Start of INPUT RECORDS

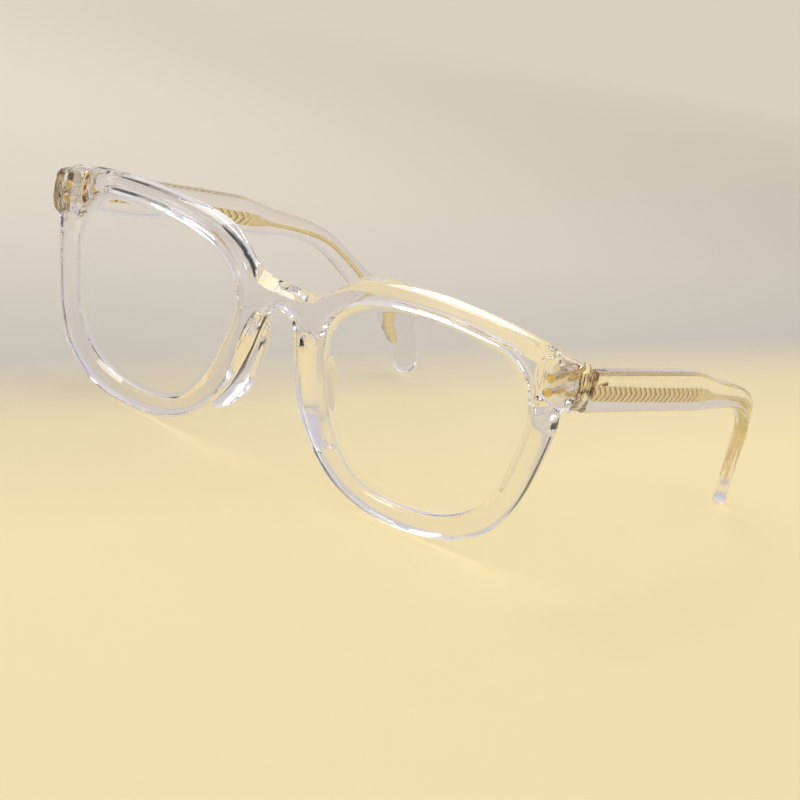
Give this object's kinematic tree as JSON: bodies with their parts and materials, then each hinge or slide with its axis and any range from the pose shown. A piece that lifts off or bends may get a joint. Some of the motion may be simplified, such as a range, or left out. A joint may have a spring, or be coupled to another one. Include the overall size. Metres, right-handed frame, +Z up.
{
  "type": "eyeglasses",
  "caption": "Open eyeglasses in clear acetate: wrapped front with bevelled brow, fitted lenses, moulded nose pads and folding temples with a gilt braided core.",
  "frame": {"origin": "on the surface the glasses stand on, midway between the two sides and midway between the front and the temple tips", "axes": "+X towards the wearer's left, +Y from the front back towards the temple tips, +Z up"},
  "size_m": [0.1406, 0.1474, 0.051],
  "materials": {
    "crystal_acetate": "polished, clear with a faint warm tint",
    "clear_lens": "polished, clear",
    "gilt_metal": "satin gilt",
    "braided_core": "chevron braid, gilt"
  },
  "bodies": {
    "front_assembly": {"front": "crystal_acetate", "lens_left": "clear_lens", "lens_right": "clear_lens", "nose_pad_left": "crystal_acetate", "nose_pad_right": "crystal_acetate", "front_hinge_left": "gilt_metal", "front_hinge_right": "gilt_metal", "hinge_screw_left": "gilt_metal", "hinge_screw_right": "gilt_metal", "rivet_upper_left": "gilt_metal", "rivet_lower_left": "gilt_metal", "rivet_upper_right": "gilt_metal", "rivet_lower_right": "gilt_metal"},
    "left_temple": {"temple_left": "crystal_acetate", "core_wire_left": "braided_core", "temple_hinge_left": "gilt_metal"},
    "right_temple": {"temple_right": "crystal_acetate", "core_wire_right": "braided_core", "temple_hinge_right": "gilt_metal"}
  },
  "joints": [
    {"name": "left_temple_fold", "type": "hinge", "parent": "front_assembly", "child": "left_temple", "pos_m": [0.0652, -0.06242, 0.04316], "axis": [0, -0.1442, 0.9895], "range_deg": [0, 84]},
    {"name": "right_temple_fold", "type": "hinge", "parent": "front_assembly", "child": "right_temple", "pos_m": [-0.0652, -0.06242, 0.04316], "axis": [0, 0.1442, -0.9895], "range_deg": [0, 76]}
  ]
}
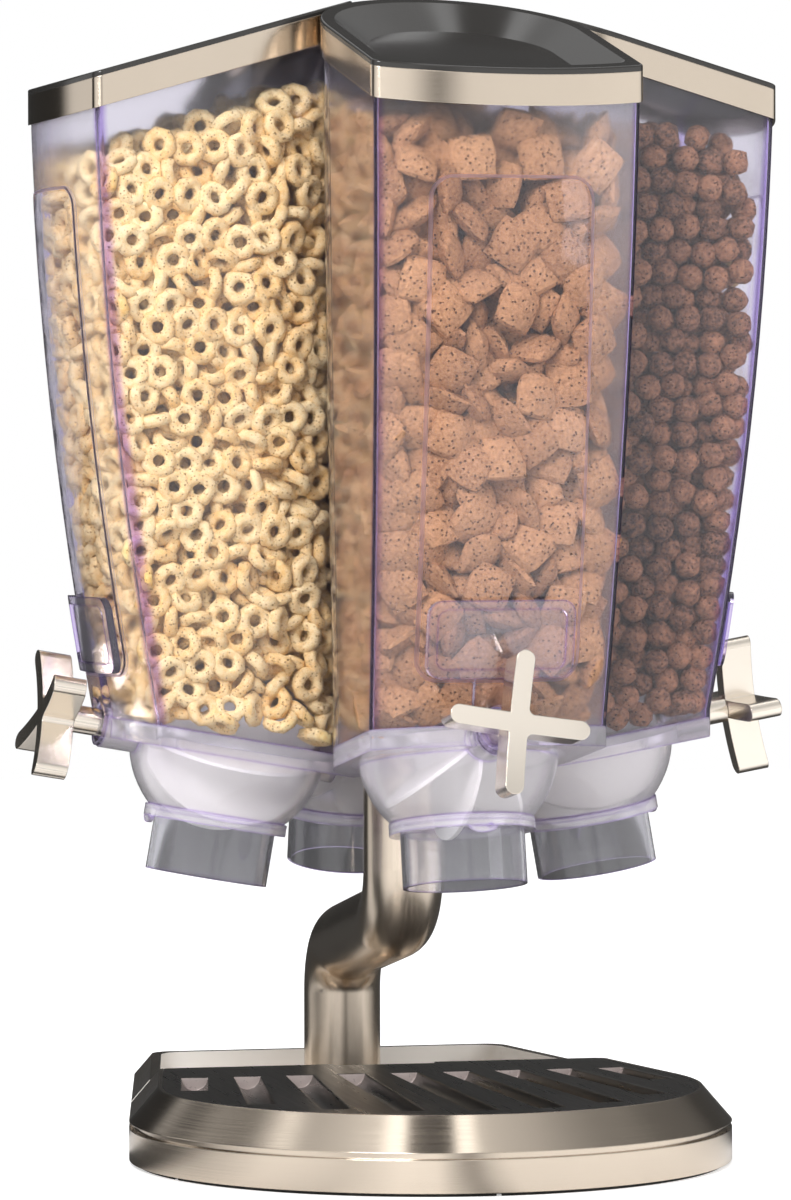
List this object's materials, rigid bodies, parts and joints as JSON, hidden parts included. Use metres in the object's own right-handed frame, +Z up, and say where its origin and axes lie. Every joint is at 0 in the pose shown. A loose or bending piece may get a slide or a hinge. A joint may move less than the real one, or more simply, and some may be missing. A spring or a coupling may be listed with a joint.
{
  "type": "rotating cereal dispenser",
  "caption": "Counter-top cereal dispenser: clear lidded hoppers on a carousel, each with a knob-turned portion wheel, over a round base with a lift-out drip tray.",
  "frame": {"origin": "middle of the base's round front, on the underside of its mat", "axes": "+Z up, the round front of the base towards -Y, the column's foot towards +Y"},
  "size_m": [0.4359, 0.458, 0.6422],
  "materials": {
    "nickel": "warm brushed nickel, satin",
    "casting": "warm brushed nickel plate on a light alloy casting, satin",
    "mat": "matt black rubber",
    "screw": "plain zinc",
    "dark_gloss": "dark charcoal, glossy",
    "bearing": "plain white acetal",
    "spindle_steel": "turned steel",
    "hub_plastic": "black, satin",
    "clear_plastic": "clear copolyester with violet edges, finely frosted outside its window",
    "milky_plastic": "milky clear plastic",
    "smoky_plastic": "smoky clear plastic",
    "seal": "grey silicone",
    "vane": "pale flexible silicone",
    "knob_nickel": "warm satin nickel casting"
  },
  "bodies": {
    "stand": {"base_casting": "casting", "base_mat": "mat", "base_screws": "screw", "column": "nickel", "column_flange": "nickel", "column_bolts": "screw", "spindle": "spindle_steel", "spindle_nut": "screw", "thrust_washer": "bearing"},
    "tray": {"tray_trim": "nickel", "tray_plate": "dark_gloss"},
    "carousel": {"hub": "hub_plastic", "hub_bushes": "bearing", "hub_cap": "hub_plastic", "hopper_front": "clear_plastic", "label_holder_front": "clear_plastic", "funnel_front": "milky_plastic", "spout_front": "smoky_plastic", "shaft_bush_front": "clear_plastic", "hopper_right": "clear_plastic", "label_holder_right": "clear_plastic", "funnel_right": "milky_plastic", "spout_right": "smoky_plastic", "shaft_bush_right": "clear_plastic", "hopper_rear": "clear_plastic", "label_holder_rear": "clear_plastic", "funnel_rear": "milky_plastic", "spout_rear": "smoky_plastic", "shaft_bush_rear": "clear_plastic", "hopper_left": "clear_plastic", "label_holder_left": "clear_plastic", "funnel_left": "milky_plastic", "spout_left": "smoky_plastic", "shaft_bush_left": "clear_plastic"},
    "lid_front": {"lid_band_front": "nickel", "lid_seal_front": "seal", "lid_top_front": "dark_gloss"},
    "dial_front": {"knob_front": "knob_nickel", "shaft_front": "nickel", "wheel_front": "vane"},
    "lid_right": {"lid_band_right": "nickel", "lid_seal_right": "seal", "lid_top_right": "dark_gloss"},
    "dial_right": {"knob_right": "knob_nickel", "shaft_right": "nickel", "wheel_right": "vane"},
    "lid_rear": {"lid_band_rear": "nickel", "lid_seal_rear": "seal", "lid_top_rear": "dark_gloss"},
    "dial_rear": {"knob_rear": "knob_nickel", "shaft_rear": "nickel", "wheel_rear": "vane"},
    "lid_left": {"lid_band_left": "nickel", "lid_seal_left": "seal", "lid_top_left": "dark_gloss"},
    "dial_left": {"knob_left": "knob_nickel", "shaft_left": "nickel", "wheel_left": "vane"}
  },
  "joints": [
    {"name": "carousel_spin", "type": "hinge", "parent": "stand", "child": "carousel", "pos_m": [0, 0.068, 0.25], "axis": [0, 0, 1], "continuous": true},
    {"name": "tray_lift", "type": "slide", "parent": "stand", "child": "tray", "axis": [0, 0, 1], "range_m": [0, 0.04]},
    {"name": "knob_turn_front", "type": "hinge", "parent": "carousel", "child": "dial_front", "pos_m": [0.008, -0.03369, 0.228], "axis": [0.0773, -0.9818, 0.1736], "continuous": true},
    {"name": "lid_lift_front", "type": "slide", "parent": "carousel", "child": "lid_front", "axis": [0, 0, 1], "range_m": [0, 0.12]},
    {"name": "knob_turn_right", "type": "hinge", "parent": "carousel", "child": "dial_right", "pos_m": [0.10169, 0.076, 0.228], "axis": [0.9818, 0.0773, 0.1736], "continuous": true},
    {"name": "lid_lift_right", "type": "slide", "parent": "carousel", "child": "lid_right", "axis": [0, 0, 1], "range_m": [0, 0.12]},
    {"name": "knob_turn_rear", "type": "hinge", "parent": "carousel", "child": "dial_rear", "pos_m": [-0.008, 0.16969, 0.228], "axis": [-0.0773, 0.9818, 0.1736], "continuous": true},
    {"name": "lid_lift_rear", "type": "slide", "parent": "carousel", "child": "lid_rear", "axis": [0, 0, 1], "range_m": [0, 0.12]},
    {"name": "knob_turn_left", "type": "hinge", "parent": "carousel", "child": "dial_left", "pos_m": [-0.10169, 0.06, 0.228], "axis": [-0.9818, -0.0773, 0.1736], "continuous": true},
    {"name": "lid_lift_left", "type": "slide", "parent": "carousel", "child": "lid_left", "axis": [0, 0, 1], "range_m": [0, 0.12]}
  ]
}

End of INPUT RECORDS

Look for the word "each" and return every line where it occurs.

* _RIGHT ANSWER_:
Give this object's kinematic tree as JSON: bodies with their parts and materials, then each hinge or slide with its axis and any range from the pose shown. A piece that lifts off or bends may get a joint. Some of the motion may be simplified, such as a range, or left out. A joint may have a spring, or be coupled to another one. Include the overall size. Metres, right-handed frame, +Z up.
  "caption": "Counter-top cereal dispenser: clear lidded hoppers on a carousel, each with a knob-turned portion wheel, over a round base with a lift-out drip tray.",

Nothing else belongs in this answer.